# DATA BLOCK
-- -- --

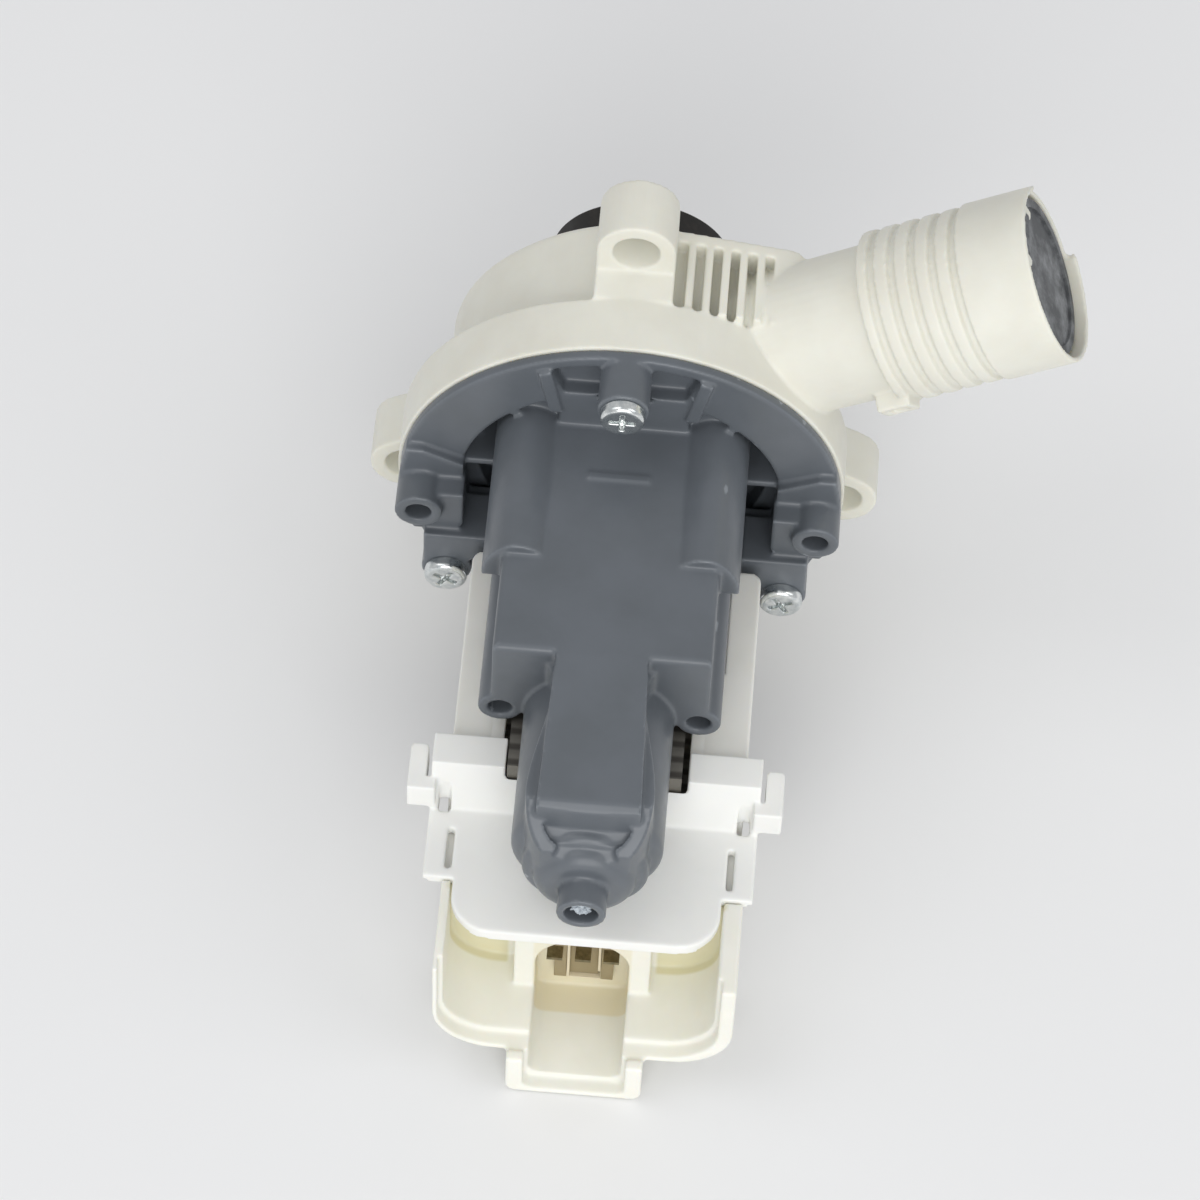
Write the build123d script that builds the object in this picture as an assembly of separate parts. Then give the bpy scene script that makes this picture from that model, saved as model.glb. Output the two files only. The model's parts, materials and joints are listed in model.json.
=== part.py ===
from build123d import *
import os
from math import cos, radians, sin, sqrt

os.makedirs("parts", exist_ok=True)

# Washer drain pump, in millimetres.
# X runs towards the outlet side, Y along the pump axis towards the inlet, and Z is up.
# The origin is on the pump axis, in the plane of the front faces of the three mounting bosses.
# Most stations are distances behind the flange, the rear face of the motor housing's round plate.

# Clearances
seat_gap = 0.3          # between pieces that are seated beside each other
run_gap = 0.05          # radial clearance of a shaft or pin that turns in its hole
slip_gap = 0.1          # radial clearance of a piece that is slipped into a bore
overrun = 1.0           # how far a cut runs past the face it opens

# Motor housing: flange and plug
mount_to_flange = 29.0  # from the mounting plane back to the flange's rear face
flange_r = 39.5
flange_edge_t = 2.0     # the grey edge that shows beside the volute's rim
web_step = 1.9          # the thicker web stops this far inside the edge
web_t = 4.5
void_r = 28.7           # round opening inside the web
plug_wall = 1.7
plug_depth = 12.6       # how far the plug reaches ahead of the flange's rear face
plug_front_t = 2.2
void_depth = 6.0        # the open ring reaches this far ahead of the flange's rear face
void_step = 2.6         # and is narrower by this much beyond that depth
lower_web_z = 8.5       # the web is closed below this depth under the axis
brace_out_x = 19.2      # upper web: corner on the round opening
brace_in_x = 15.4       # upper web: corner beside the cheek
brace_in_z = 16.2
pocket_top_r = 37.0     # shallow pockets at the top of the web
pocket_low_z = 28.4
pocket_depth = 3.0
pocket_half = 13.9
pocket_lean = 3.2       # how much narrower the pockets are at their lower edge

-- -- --

# SET TASK
Your answer should be exactly the lines of the data above, from the first through the line containing "from math import cos, radians, sin, sqrt".

# FULL OUTPUT
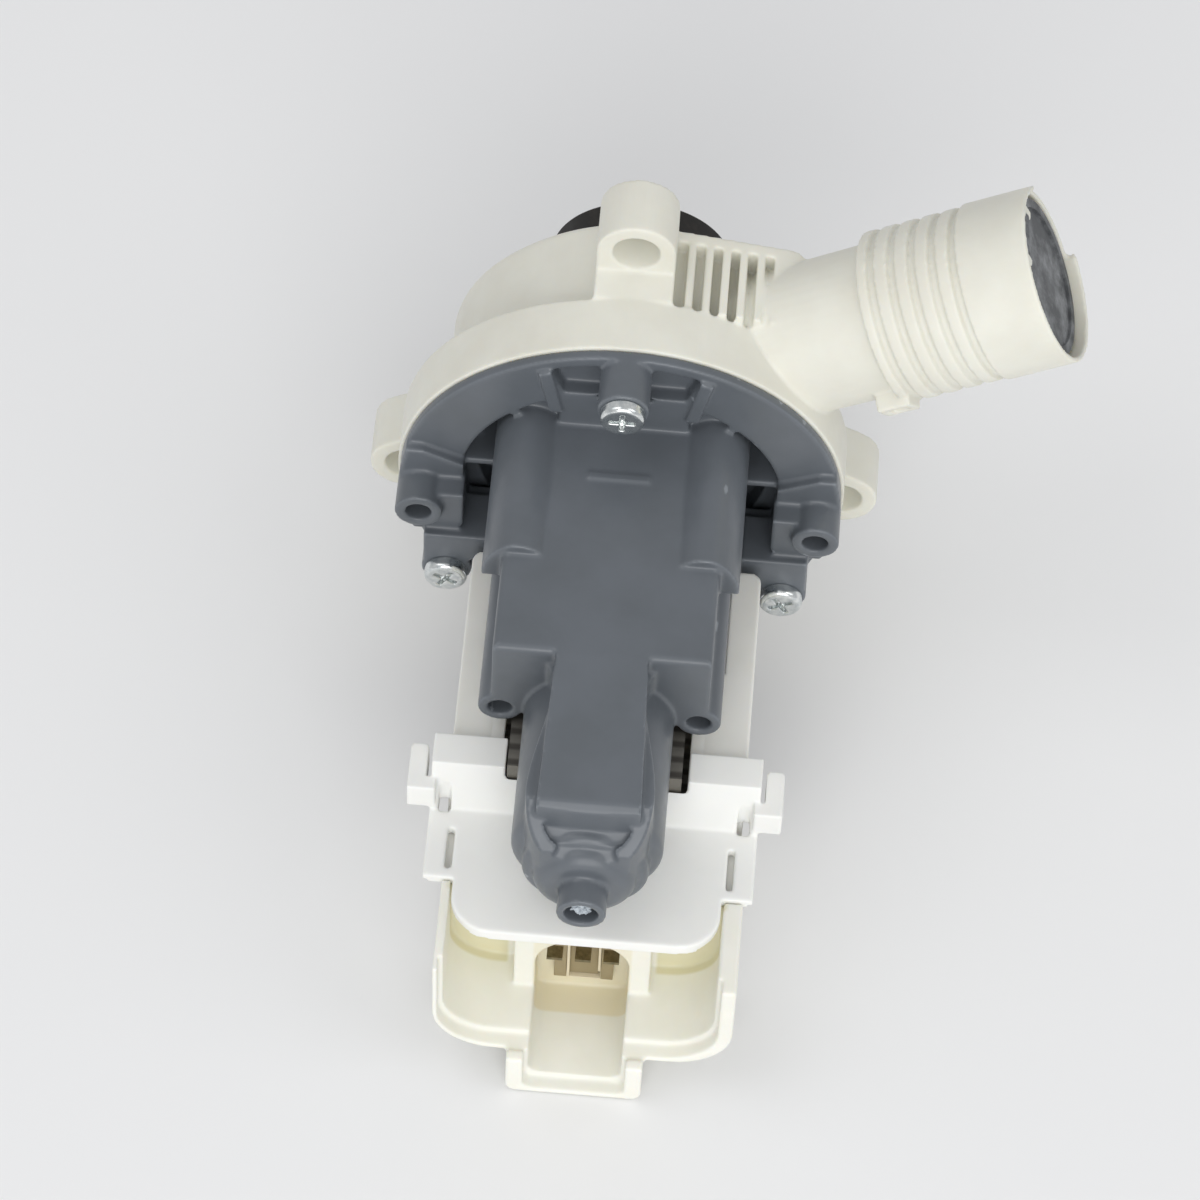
Write the build123d script that builds the object in this picture as an assembly of separate parts. Then give the bpy scene script that makes this picture from that model, saved as model.glb. Output the two files only. The model's parts, materials and joints are listed in model.json.
=== part.py ===
from build123d import *
import os
from math import cos, radians, sin, sqrt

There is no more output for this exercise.